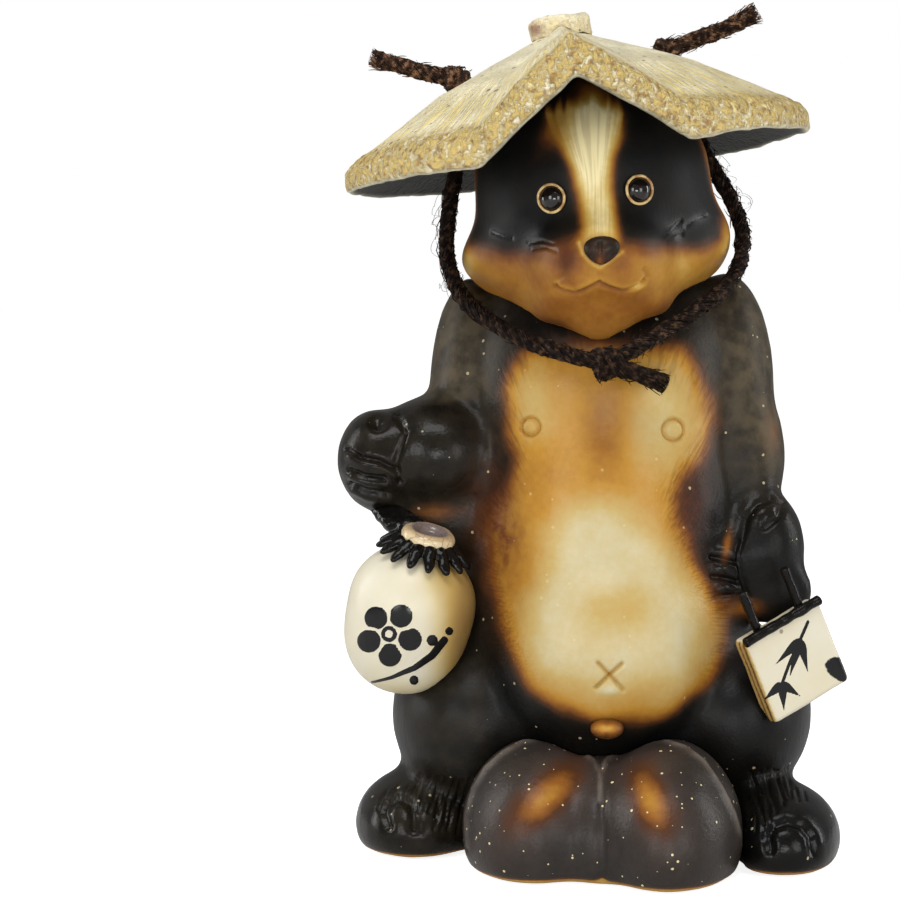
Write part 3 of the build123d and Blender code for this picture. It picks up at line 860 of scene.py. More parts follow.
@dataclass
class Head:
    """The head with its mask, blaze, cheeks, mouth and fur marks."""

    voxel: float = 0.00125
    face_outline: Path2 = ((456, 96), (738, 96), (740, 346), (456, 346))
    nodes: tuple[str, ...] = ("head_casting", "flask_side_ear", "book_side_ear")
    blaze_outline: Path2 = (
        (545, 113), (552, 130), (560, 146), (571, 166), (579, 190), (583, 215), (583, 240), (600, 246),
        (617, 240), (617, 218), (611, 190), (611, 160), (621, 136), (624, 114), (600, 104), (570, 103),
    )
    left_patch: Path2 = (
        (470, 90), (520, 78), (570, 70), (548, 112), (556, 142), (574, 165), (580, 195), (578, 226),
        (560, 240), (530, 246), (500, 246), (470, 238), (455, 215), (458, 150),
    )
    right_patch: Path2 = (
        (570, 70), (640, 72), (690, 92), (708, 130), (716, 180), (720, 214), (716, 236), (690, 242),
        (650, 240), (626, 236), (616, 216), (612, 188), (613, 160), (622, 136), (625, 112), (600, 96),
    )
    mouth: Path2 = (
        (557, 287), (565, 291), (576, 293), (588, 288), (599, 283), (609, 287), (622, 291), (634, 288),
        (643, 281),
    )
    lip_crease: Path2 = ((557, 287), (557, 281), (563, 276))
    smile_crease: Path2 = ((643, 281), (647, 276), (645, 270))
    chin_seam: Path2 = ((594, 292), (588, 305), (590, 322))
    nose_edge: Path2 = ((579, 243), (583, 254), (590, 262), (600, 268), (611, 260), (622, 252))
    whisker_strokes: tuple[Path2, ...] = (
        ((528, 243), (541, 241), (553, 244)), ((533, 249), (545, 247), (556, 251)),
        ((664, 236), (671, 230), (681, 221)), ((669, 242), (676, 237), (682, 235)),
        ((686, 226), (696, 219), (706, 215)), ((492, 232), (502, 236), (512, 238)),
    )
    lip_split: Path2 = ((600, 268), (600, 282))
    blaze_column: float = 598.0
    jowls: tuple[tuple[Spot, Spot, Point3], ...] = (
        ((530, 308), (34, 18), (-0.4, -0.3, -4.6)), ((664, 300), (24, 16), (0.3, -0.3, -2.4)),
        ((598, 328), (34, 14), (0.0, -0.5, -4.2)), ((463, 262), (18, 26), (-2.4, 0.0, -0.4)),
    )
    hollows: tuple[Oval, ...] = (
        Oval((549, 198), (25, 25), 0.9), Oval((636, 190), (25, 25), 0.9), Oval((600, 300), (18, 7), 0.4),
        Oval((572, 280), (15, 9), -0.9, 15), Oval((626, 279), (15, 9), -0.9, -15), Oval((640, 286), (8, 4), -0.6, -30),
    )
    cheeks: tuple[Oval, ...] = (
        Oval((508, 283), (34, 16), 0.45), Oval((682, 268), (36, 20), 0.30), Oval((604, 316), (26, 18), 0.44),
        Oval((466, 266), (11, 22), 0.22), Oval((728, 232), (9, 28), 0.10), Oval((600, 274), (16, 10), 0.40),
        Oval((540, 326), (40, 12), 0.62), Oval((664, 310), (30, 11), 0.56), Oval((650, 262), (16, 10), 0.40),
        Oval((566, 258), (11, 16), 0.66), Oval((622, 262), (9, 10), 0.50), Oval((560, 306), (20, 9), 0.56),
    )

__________

## [Directive]
Please give an exact restatement of only the lines from the beginning of the material above to the line with "head with its", inclusive.

## [Exercise response]
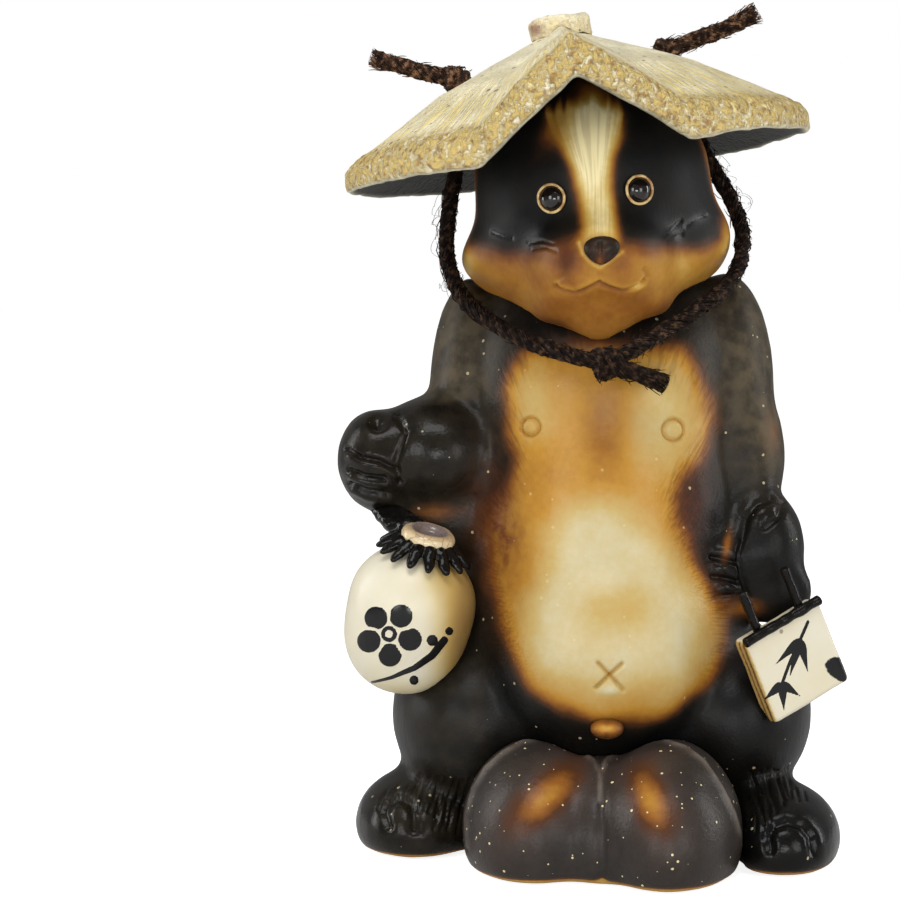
Write part 3 of the build123d and Blender code for this picture. It picks up at line 860 of scene.py. More parts follow.
@dataclass
class Head:
    """The head with its mask, blaze, cheeks, mouth and fur marks."""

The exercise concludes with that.